Project is in Beta stage with active development and API is subject to change.

CI status

Introduction

Rieoptax is library for Riemannian Optimization in JAX. The proposed library is mainly driven by the needs of efficient implementation of manifold-valued operations, optimization solvers and neural network layers readily compatible with GPU and even TPU processors.

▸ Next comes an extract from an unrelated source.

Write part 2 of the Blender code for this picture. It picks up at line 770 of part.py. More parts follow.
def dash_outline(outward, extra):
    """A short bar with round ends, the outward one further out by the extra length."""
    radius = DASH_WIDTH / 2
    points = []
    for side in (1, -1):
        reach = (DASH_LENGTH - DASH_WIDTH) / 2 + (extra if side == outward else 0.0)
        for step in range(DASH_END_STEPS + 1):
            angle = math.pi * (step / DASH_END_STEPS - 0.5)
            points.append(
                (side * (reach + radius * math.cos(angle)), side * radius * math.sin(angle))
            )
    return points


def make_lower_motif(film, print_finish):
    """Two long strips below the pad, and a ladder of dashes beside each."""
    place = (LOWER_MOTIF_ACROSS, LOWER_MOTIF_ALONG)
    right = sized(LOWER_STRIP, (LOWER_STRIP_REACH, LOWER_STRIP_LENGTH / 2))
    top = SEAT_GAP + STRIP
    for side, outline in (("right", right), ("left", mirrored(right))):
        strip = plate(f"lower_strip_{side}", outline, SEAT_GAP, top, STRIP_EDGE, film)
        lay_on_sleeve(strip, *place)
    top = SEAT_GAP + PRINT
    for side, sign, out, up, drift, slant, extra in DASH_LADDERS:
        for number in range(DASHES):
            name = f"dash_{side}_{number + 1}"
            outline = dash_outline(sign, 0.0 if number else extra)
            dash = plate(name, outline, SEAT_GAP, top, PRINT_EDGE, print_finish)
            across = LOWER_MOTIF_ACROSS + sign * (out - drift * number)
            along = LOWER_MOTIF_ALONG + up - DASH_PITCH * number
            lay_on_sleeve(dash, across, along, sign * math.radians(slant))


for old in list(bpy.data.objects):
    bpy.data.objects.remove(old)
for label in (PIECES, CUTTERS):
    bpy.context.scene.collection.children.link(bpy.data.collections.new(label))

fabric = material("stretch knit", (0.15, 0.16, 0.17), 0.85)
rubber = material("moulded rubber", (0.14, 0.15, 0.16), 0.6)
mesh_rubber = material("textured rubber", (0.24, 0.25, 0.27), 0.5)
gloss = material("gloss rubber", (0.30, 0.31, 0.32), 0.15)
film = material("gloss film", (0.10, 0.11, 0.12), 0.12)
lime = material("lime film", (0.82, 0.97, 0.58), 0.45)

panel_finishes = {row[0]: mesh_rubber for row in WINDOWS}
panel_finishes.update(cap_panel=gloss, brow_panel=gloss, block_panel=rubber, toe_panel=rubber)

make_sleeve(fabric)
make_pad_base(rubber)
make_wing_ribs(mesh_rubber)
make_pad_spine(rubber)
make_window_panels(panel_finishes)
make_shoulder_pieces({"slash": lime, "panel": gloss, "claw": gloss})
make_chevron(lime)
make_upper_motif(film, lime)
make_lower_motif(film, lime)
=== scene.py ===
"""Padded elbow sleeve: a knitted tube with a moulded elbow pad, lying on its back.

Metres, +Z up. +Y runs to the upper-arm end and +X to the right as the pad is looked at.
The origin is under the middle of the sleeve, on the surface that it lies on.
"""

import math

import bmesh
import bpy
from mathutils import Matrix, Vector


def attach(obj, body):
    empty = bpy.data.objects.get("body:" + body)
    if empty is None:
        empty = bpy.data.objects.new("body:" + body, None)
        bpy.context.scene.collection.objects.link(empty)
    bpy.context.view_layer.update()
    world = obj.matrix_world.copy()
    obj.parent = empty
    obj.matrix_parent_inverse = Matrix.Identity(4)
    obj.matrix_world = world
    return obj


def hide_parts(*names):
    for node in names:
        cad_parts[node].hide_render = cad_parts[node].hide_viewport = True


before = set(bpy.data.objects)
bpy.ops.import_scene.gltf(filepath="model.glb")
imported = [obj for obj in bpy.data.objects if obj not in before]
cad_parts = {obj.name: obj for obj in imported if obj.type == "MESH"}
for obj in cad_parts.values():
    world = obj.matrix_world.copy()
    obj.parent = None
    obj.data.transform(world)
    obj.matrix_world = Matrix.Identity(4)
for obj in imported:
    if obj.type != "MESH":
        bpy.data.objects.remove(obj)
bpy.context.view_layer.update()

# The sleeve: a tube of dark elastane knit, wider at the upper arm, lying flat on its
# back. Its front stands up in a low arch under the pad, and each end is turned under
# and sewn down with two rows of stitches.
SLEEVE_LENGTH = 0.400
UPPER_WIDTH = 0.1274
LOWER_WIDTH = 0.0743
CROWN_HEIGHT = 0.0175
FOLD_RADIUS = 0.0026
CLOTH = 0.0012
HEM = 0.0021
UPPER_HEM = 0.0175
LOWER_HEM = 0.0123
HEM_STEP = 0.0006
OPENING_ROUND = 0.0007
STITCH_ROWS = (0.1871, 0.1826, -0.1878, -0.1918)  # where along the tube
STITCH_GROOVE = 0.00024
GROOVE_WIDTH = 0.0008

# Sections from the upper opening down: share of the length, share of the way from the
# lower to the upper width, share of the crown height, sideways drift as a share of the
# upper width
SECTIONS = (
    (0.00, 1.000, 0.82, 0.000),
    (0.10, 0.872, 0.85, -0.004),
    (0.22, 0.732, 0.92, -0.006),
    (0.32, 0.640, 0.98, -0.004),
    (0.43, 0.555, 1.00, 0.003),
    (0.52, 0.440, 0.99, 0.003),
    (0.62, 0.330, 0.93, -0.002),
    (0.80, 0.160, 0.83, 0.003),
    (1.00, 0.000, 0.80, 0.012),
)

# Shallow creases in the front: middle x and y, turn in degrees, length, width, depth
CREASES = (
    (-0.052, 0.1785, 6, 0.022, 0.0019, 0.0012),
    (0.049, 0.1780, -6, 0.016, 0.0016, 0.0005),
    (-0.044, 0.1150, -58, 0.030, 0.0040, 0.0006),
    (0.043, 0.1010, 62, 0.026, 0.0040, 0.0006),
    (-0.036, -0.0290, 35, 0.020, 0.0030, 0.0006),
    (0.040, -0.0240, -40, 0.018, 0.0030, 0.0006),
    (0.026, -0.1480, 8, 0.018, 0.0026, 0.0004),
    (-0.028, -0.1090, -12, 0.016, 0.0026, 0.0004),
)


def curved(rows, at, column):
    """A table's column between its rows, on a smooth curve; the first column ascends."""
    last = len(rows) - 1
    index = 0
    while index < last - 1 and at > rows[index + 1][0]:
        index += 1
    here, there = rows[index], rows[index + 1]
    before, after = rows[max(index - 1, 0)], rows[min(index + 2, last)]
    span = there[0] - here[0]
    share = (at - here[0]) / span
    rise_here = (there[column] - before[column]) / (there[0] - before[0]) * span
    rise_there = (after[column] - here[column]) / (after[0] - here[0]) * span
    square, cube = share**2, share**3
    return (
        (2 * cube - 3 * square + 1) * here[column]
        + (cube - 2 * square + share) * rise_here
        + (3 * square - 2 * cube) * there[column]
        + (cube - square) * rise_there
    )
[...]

Blitz Intro to Riemannian Optimization

Riemannian optimization considers the following problem

$$\min_{w \in \mathcal{M}} f(w)$$ where $f : \mathcal{M} \rightarrow \mathbb{R}$, and $\mathcal{M}$ denotes a Riemannian manifold. Instead of considering as a constrained problem, Riemannian optimization views it as an unconstrained problem on the manifold space. Riemannian (stochastic) gradient descent generalizes the Euclidean gradient descent with intrinsic updates on manifold, i.e., $w_{t+1} = {\rm Exp}_{w_t}(- \eta_t {\rm grad} f(w_t))$, where ${\rm grad} f(w_t)$ is the Riemannian (stochastic) gradient, ${\rm Exp}_w(\cdot)$ is the Riemannian exponential map at $w$ and $\eta_t$ is the step size.

Quick start

Two main differences between Euclidean Optimization and Riemannian Optimization is Riemannian Gradient $\text{grad} f(w)$ and Riemannian Exponential map $\text{Exp}$. Main design goal of Rieoptax is to handle above two things behind scenes and make it similar to standard optimization in Optax

image

For a complete example, see notebooks folder

Overview

It consists of three module

  1. geometry : Implements several Riemannian manifolds of interest along with useful operations like Riemanian Exponential, Logarithmic and Euclidean gradient to Riemannian gradeint conversion rules

  2. mechanism : Noise calibration for differentially private mechanism with manifold valued outputs

  3. optimizers : Riemannian Optimization algorithms

Installation

Currently installaion is done directly through github and it will soon be available through PyPI.

pip install git+https://github.com/SaitejaUtpala/rieoptax.git

Citing Rieoptax

Preprint availabe at https://arxiv.org/pdf/2210.04840.pdf